** start of Supplied material **
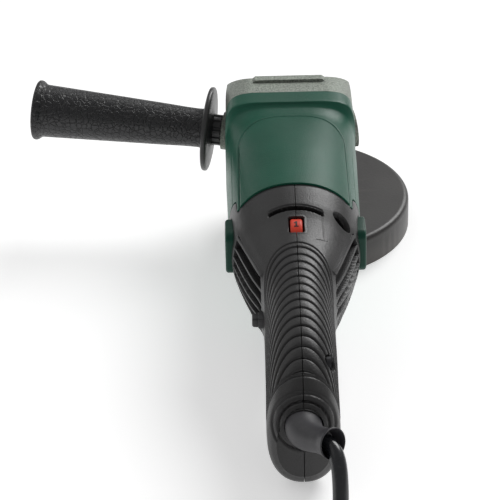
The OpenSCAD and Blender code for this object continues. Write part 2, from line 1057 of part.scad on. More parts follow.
// Outline of the trigger from the side: [y, z]
trigger_outline = [
    [-197, -28], [-197.5, -37], [-205, -42], [-238, -48.5], [-247, -48], [-250, -44], [-249, -35],
    [-243, -31.5], [-215, -27.2], [-203, -26.6]
];

module trigger() {
    color("black")
        on_axis()
            difference() {
                translate([-7.6, 0, 0])
                    rotate([90, 0, 90])
                        linear_extrude(height = 15.2)
                            polygon(trigger_outline);
                along_x(-10, 10, 1.55, trigger_pivot[0], trigger_pivot[1]);
            }
}

module trigger_pin() {
    color("silver")
        on_axis()
            along_x(-14.8, 14.8, 1.5, trigger_pivot[0], trigger_pivot[1]);
}

module lock_button() {
    color("black")
        on_axis() {
            along_x(-24.3, -10, 3.8, lock_place[0], lock_place[1]);
            along_x(-15, -12.6, 4.6, lock_place[0], lock_place[1]);
        }
}

// ---------- cord ----------

module cord_clamp() {
    color("#404040")
        on_axis()
            difference() {
                block([-11, -260, -27], [11, -252, -21]);
                along_y(-251, -261, cord_d / 2, 0, -19.5);
                for (x = [-1, 1])
                    along_z(-28, -20, 1.4, x * 8, -256);
            }
}

module cord_clamp_screws() {
    color("silver")
        on_axis()
            for (x = [-1, 1])
                translate([x * 8, -256, -21])
                    screw(1.4, 7, 2.6, 2);
}

module cord_boot() {
    color("#3a3a3c")
        on_axis() {
            tube(boot_route, boot_radii, 16);
        }
}

module cord_lead() {
    color("#242426")
        on_axis()
            tube(lead_route, [for (p = lead_route) cord_d / 2]);
}

module cord_coil() {
    reach = coil_reach + cord_d / 2;
    color("#242426")
        on_axis()
            translate([coil_centre[0], coil_centre[1], rim_z])
                rotate_extrude($fn = 72)
                    translate([coil_mid_r - reach, 0])
                        square([2 * reach, coil_layers * cord_d]);
}

module cord_tail() {
    color("#242426")
        on_axis()
            tube(tail_route, [for (p = tail_route) cord_d / 2]);
}

// The plug lies flat on the floor, with its pins pointing to -X
module plug_body() {
    color("#242426")
        on_axis()
            translate([plug_x, plug_y, plug_z])
                rotate([0, -90, 0]) {
                    cylinder(h = 22, r1 = 5.5, r2 = 7.5);
                    translate([0, 0, 22])
                        linear_extrude(height = 20)
                            rounded_rect(17, 36, 7);
                }
}

module plug_pins() {
    color("silver")
        on_axis()
            for (side = [-1, 1])
                translate([plug_x - 42, plug_y + side * 9.5, plug_z])
                    rotate([0, -90, 0])
                        cylinder(h = 19, r = 2.4);
}

// ---------- side handle ----------

// Outline of the grip: [radius, distance from the flange's inner face]
grip_outline = [
    [0, 0.5], [9, 0.5], [9, 0], [flange_r - 1.5, 0], [flange_r, 1.5], [flange_r, 3.5],
    [flange_r - 1.5, 5], [11.5, 6], [11.2, 12], [14.8, side_handle_l - 11],
    [17.2, side_handle_l - 5], [17.2, side_handle_l - 2], [15.5, side_handle_l], [0, side_handle_l]
];
neck_l = 6.5;

module side_handle_grip() {
    color("#1e1e20")
        on_axis()
            side_handle_axis(-1)
                translate([0, 0, 2.5])
                    difference() {
                        union() {
                            cylinder(h = neck_l + 1, r = 9);
                            translate([0, 0, neck_l])
                                rotate_extrude()
                                    polygon(grip_outline);
                        }
                        translate([0, 0, -1])
                            cylinder(h = 26, r = 4);
                        translate([0, 0, neck_l + side_handle_l - 14])
                            cylinder(h = 20, r = 8);
                    }
}

module side_handle_stud() {
    color("silver")
        on_axis()
            side_handle_axis(-1)
                translate([0, 0, -9.5])
                    union() {
                        cylinder(h = 13, r = 3.35);
                        translate([0, 0, 12])
                            cylinder(h = 25, r = 3.95);
                    }
}

gear_housing();
gear_housing_screws();
bearing_flange();
bearing_flange_screws();
spindle_bearing();
spindle_bush();
spindle();
spindle_race();
crown_wheel();
inner_flange();
flange_nut();
spindle_lock_pin();
spindle_lock_cap();
spindle_lock_spring();
guard();
guard_collar();
guard_clamp_screw();
motor_housing();
air_baffle();
field_core();
field_windings();
rear_bracket();
front_bearing();
rear_bearing();
armature_shaft();
armature_core();
armature_windings();
commutator();
fan();
pinion();
front_race();
rear_race();
brush_holders();
carbon_brushes();
brush_springs();
left_brush_cover();
right_brush_cover();
left_handle_shell();
right_handle_shell();
handle_screws();
speed_dial();
speed_controller();
switch_body();
switch_plunger();
trigger();
trigger_pin();
lock_button();
cord_clamp();
cord_clamp_screws();
cord_boot();
cord_lead();
cord_coil();
cord_tail();
plug_body();
plug_pins();
side_handle_grip();
side_handle_stud();
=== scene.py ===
import json
import math

import bmesh
import bpy
import numpy as np
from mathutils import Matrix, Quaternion, Vector

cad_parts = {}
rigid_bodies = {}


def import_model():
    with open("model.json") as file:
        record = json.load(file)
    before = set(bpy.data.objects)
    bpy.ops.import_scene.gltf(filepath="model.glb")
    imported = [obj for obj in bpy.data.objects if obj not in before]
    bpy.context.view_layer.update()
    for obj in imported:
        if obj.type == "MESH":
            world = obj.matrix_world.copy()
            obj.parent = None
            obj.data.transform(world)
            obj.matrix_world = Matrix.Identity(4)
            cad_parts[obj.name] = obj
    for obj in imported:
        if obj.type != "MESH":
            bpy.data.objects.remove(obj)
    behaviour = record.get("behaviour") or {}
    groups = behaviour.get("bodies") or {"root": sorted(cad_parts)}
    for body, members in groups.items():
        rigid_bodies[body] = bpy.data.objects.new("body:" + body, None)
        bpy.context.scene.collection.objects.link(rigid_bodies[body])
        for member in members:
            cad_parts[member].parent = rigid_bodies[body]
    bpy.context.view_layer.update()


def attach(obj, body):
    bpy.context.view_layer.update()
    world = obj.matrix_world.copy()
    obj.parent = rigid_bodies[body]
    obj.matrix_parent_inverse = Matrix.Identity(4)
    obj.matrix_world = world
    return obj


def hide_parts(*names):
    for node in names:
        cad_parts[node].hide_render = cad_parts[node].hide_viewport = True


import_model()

# Lengths below are in millimetres in the motor frame, whose Z is 0 on the motor axis.
MM = 0.001
AXIS_Z = 58.0
RIM_Z = -58.4
CORD_D = 7.8
JOINT_Y = -132.5
END_Y = -279
CORD_Z = -19
CORD_HOLE_R = 9.7
BRUSH_Y, BRUSH_Z = -135, 1.2
LOCK_Y, LOCK_Z = -205, -3
DIAL = (0, -161, 21)
SCREW_PLACES = ((-166, -27), (-190, -26), (-252, 0), (-262, -44))
SEAM_OUTSIDE, SEAM_INSIDE = 0.19, 0.01


def metres(p):
    """A point of the motor frame, in metres in the model's frame."""
    return (p[0] * MM, p[1] * MM, (p[2] + AXIS_Z) * MM)


# ---------- camera ----------

cam_data = bpy.data.cameras.new("camera")
cam_data.lens = 172.8
cam_data.sensor_width = 36
cam_data.clip_start = 0.05
cam_data.clip_end = 20
camera = bpy.data.objects.new("camera", cam_data)
bpy.context.collection.objects.link(camera)
camera.location = (-0.0243, -1.2501, 0.6895)
roll = math.radians(-1.3)
tilt = math.radians(90 - 29.58)
camera.rotation_mode = "QUATERNION"
camera.rotation_quaternion = Quaternion((1, 0, 0), tilt) @ Quaternion((0, 0, 1), roll)
bpy.context.scene.camera = camera

# ---------- helpers for meshes ----------


def mesh_object(name, verts, faces, smooth=True, angle=None):
    """verts in millimetres in the motor frame."""
    mesh = bpy.data.meshes.new(name)
    pts = np.asarray(verts, float) * MM
    pts[:, 2] += AXIS_Z * MM
    mesh.from_pydata(pts.tolist(), [], [tuple(int(i) for i in f) for f in faces])
    mesh.validate()
    mesh.polygons.foreach_set("use_smooth", [smooth] * len(mesh.polygons))
    if angle is not None:
        mesh.set_sharp_from_angle(angle=math.radians(angle))
    mesh.update()
    obj = bpy.data.objects.new(name, mesh)
    bpy.context.collection.objects.link(obj)
    return obj


def finish_piece(obj, body, nodes, mat):
    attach(obj, body)
    if nodes:
        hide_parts(*nodes)
    obj.data.materials.clear()
    obj.data.materials.append(mat)
    return obj


def smoothstep(t):
    t = np.clip(t, 0, 1)
    return t * t * (3 - 2 * t)


def pchip(x, y, q):
    """Monotone cubic interpolation; x increasing."""
    x, y, q = np.asarray(x, float), np.asarray(y, float), np.asarray(q, float)
    h = np.diff(x)
    s = np.diff(y) / h
    d = np.zeros_like(y)
    same = s[:-1] * s[1:] > 0
    w1, w2 = 2 * h[1:] + h[:-1], h[1:] + 2 * h[:-1]
    with np.errstate(divide="ignore", invalid="ignore"):
        d[1:-1] = np.where(same, (w1 + w2) / (w1 / s[:-1] + w2 / s[1:]), 0)
    d[0], d[-1] = s[0], s[-1]
    i = np.clip(np.searchsorted(x, q) - 1, 0, len(h) - 1)
    t = (q - x[i]) / h[i]
    a, b, c, e = 2*t**3 - 3*t**2 + 1, t**3 - 2*t**2 + t, -2*t**3 + 3*t**2, t**3 - t**2
    return a * y[i] + b * h[i] * d[i] + c * y[i + 1] + e * h[i] * d[i + 1]


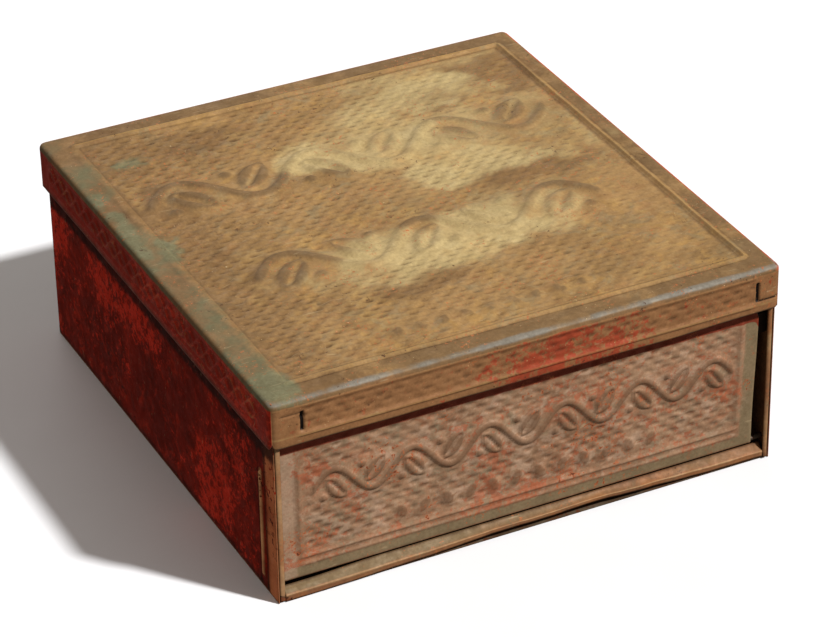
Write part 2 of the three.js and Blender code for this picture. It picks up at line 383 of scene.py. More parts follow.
def old_tin(
    name, base, second, layers, specks, tints=(),
    metallic=0.05, roughness=(0.52, 0.74), specular=0.22,
):
    """Lacquered tinplate that has aged; some of its layers are painted shade and painted highlights.
    Colours run from 0 to 255.

    Layers are (mask, colour, strength, how far its edge breaks up), laid on in order. Tints are
    (colour, size of its clouds in mm, strength) and specks are (colour, size in mm, threshold,
    threshold of the area that has them)."""
    s = Surface(name, metallic, specular)
    broad = s.noise(42, 5, 0.6)
    middle = s.noise(7, 5, 0.7, distortion=0.3)
    fine = s.noise(1.5, 4, 0.65)
    crumbs = s.noise(3.6, 5, 0.75, distortion=0.4)
    colour = s.mix(s.remap(broad, 0.38, 0.62), srgb(*base), srgb(*second))
    for k, (tint, size, strength) in enumerate(tints):
        cloud_shape = s.noise(size, 6, 0.68, stretch=(1 + 0.13 * k, 1, 1), distortion=0.6)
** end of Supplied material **
* Exercise aim: Starting from the line containing "Write part 2 of" and ending with the final line of the data, reproduce each line exactly as it appears, including no other lines.

* Expected output:
Write part 2 of the three.js and Blender code for this picture. It picks up at line 383 of scene.py. More parts follow.
def old_tin(
    name, base, second, layers, specks, tints=(),
    metallic=0.05, roughness=(0.52, 0.74), specular=0.22,
):
    """Lacquered tinplate that has aged; some of its layers are painted shade and painted highlights.
    Colours run from 0 to 255.

    Layers are (mask, colour, strength, how far its edge breaks up), laid on in order. Tints are
    (colour, size of its clouds in mm, strength) and specks are (colour, size in mm, threshold,
    threshold of the area that has them)."""
    s = Surface(name, metallic, specular)
    broad = s.noise(42, 5, 0.6)
    middle = s.noise(7, 5, 0.7, distortion=0.3)
    fine = s.noise(1.5, 4, 0.65)
    crumbs = s.noise(3.6, 5, 0.75, distortion=0.4)
    colour = s.mix(s.remap(broad, 0.38, 0.62), srgb(*base), srgb(*second))
    for k, (tint, size, strength) in enumerate(tints):
        cloud_shape = s.noise(size, 6, 0.68, stretch=(1 + 0.13 * k, 1, 1), distortion=0.6)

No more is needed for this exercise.